Manufacturing Growth Is Accelerating
Several Tier-2 cities have developed strong industrial ecosystems over the years. For example:
- Coimbatore has become a major engineering and manufacturing hub.
- Surat continues to dominate textiles and diamond processing.
- Rajkot is known for engineering products and machinery.
- Morbi has emerged as a leading ceramics manufacturing center.
- Indore is attracting investments in manufacturing and logistics.
These industrial clusters provide businesses with access to suppliers, skilled workers, and supporting infrastructure, making expansion easier and more efficient. As global buyers diversify sourcing strategies, manufacturers in Tier-2 cities are increasingly participating in domestic and international supply chains.

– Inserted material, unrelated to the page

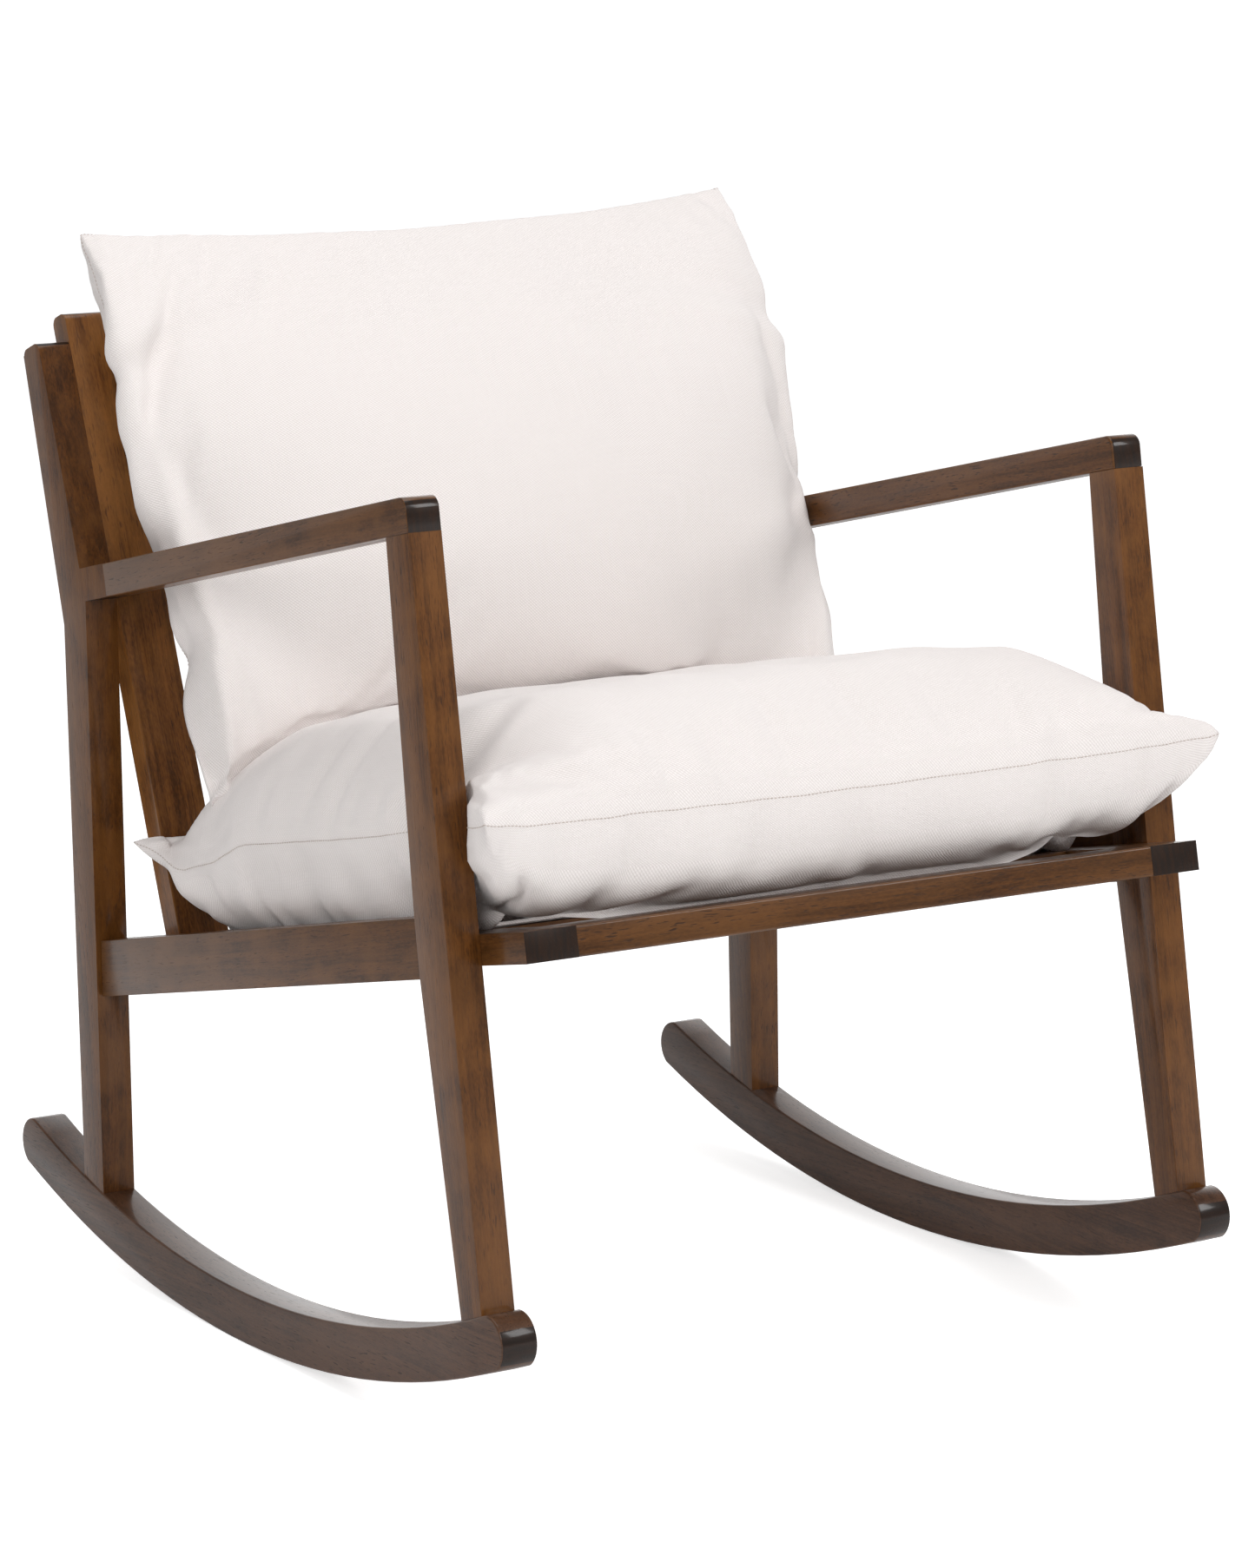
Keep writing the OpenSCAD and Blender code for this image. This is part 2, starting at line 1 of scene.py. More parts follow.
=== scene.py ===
# %% [markdown]
# # A rocking chair with two loose cushions
#
# This file is a lesson. The chair's structure comes from its CAD model: two side frames on curved
# runners, a slatted seat and back between them, and the metal that holds them. Here each wooden
# piece gets its eased edges and its stained finish, and the two cushions are sewn and stuffed.
#
# Everything is in metres. X runs across the chair to the sitter's left, the sitter faces -Y, and
# Z is up from the floor.

# %% Load the chair's frame
import math
import random

import bmesh
import bpy
import numpy as np
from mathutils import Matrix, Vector
from mathutils import noise as Noise
from mathutils.bvhtree import BVHTree


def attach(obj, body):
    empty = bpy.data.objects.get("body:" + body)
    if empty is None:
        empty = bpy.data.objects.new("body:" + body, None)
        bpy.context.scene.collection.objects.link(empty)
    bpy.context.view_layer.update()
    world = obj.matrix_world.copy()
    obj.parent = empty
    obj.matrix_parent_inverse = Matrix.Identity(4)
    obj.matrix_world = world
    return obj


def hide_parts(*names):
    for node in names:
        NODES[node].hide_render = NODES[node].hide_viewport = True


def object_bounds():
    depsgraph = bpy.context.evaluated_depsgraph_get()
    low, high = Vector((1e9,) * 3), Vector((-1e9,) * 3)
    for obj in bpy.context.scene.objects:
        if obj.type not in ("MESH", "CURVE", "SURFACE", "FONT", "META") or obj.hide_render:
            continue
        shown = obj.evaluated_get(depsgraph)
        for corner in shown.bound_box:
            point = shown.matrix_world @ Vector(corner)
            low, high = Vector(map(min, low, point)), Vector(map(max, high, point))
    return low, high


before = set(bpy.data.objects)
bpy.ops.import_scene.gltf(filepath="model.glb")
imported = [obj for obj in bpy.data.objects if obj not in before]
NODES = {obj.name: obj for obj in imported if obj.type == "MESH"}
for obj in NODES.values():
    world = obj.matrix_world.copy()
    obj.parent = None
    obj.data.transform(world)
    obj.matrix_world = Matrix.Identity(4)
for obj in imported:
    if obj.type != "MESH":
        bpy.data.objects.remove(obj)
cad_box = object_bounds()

SIDES = ("left", "right")
MM = 0.001
print("CAD box", [round(v, 4) for corner in cad_box for v in corner])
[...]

Infrastructure Investments Are Changing the Landscape
Government investments in transportation and logistics are playing a major role in the growth of smaller cities. Projects such as industrial corridors, dedicated freight corridors, new highways, airport expansion, logistics parks, and smart city initiatives are improving connectivity between production centers and domestic as well as international markets.
Improved logistics can reduce transportation costs and shorten delivery timelines, making businesses in Tier-2 cities more competitive.
Digital Adoption Is Creating New Opportunities
The growth of digital commerce has reduced the importance of physical location. Today, a manufacturer in Jaipur or Coimbatore can market products nationwide and internationally through digital channels.
Businesses are increasingly using:
- B2B marketplaces
- Digital catalogs
- Online marketing
- Video conferencing
- E-commerce platforms
- Digital payment systems
This digital transformation is helping smaller businesses compete with larger organizations and reach customers far beyond their local markets.
Growing Consumer Markets
Tier-2 cities are no longer just production centers. They are becoming significant consumption markets as well. Rising incomes, improved lifestyles, and increasing purchasing power are driving demand across sectors such as:
- Consumer goods
- Electronics
- Real estate
- Healthcare
- Education
- Financial services
- Automotive products
Market researchers estimate that a substantial portion of India’s future consumption growth will come from smaller cities rather than traditional metropolitan regions. Businesses that establish a presence early may benefit from this expanding customer base.
Talent Availability Is Improving
One challenge that previously limited business growth in smaller cities was access to skilled talent. This situation is changing rapidly. Educational institutions, engineering colleges, management schools, and vocational training centers are producing a growing pool of qualified professionals.
Remote work trends have also encouraged many professionals to return to their hometowns, increasing the availability of experienced talent in Tier-2 markets. For employers, this means access to skilled workers at relatively lower costs compared to metropolitan cities.
Export Opportunities Are Expanding
Many Tier-2 cities are becoming increasingly active in international trade. Manufacturers and exporters from cities such as Surat, Ludhiana, Rajkot, Morbi, Coimbatore, and Jaipur are supplying products to buyers across the Middle East, Europe, Africa, Southeast Asia, and North America.
Improved logistics infrastructure and digital trade platforms are making it easier for SMEs to connect with global buyers. Businesses that invest in export readiness, certifications, and digital visibility are finding new opportunities beyond domestic markets.
Investors Are Taking Notice
Private investors, venture capital firms, and corporate groups are increasingly focusing on opportunities outside major metros. The reasons are clear:
- Lower operating costs
- Untapped markets
- Faster growth potential
- Expanding consumer demand
- Strong entrepreneurial ecosystems
Several startup success stories have already emerged from Tier-2 cities, encouraging further investment activity. This trend is expected to continue as investors search for scalable opportunities in emerging markets.
Challenges Still Remain
Despite the positive outlook, businesses in Tier-2 cities continue to face some challenges. These include:
- Access to growth capital
- Limited international exposure
- Infrastructure gaps in certain regions
- Supply chain inefficiencies
- Brand visibility challenges
However, many of these barriers are gradually diminishing as technology adoption and infrastructure development continue.
The Road Ahead
India’s economic future is likely to be shaped not only by its largest cities but also by the growing influence of Tier-2 urban centers. These cities offer a combination of affordability, talent availability, manufacturing capabilities, infrastructure improvements, and expanding consumer markets.
For businesses seeking growth, the opportunity may no longer lie solely in crowded metropolitan regions. Increasingly, it is emerging from cities that were once considered secondary markets but are now becoming powerful engines of economic activity.
As India moves toward becoming a multi-trillion-dollar economy, Tier-2 cities are expected to play a crucial role in driving entrepreneurship, manufacturing, exports, and innovation across the country.